The money from the levy would go to transportation, teacher training, school safety, special education, athletics and other areas, Beraza said.
"There's no way we get enough money (from the state) to fund special education," she said.
School districts are required by the federal government to provide special education for students needing it from birth to 21 years old.
Assistant Superintendent Jack Irion doesn't have to think back too far to remember when the Yakima School District did have to make drastic cutbacks.
In 1998, the district failed to pass a levy, which also disqualified it from levy equalization assistance, state money used to close the gap between property-rich and property-poor districts. Yakima schools had $12 million less than officials had expected.
The district cut wherever it could to close the gap. The impact was felt in the district's sports and music offerings, among others. With less after-school opportunities, Irion said, gang activities picked up.

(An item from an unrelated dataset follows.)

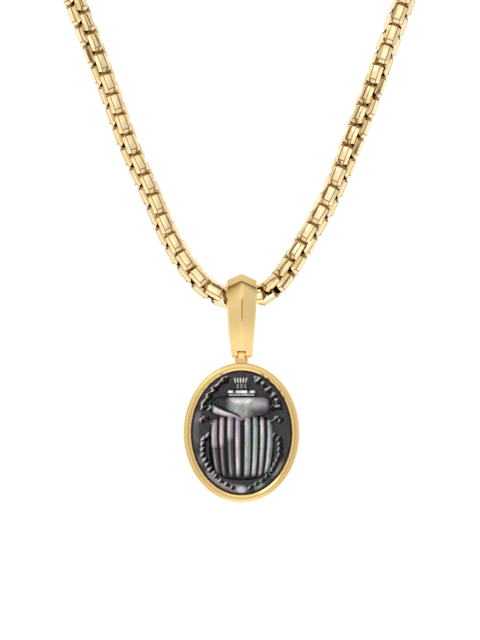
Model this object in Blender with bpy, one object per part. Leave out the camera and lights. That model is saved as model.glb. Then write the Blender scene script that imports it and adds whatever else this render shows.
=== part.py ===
"""A scarab amulet worn as a pendant: a carved oval stone in a gold bezel, on a ridged bail and a box chain.

The necklace lies face up. The origin is the centre of the bezel's flat back, +X is the wearer's left,
+Y points to the bail and the chain, and +Z points up out of the stone's face.
"""

import math

import bmesh
import bpy
import numpy as np

MM = 0.001

# Bezel: an oval cup with a plain back
BEZEL_HALF_WIDTH = 9.7 * MM
BEZEL_HALF_LENGTH = 11.65 * MM
BEZEL_HEIGHT = 3.2 * MM
BEZEL_WALL = 1.25 * MM
BEZEL_BACK = 0.6 * MM
BEZEL_RIM_ROUND = 0.5 * MM
BEZEL_LIP_BEVEL = 0.35 * MM
BEZEL_BACK_BEVEL = 0.25 * MM
BEZEL_SIDES = 64

# Stone: an oval plaque carved in relief, resting in the cup
STONE_CLEARANCE = 0.1 * MM
STONE_GROUND_HEIGHT = 2.2 * MM
STONE_EDGE_DROP = 0.5 * MM
STONE_ROWS = 44
STONE_MARGIN_COLUMNS = 5

# Scarab: every figure here is a share of the stone's half length
WING_CENTRE_Y = -0.245
WING_HALF_WIDTH = 0.5
WING_HALF_LENGTH = 0.525
WING_HEIGHT = 0.2
WING_FULLNESS = 2.6
RIBS = 8
RIB_DEPTH = 0.03
SHIELD_CENTRE_Y = 0.4
SHIELD_HALF_WIDTH = 0.47
SHIELD_UPPER_REACH = 0.2
SHIELD_LOWER_REACH = 0.235
SHIELD_HEIGHT = 0.205
SHIELD_FULLNESS = 2.0
HEAD_BLOCKS = (
    (0.65, 0.235, 0.05, 0.13),
    (0.76, 0.1, 0.07, 0.105),
    (0.855, 0.125, 0.04, 0.085),
)
HEAD_FULLNESS = 4.0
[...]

Four years ago, the district's levy passed easily with 60.6 percent of the vote. Passing a levy only requires a simple majority.
Nonetheless, the memory of 1998 still makes Irion uneasy before levy elections.
"You always get nervous. Why wouldn't you? It's too important," he said.
District officials said they haven't heard much opposition to the levy.
Nonetheless, they say they kept the projected tax rate under $3 because of tight economic times. That would be a reduction from the 2012 levy rate of $3.07. The school district is asking for less money in the first year of the levy compared to 2012. But overall, the amount to be raised over four years is an increase.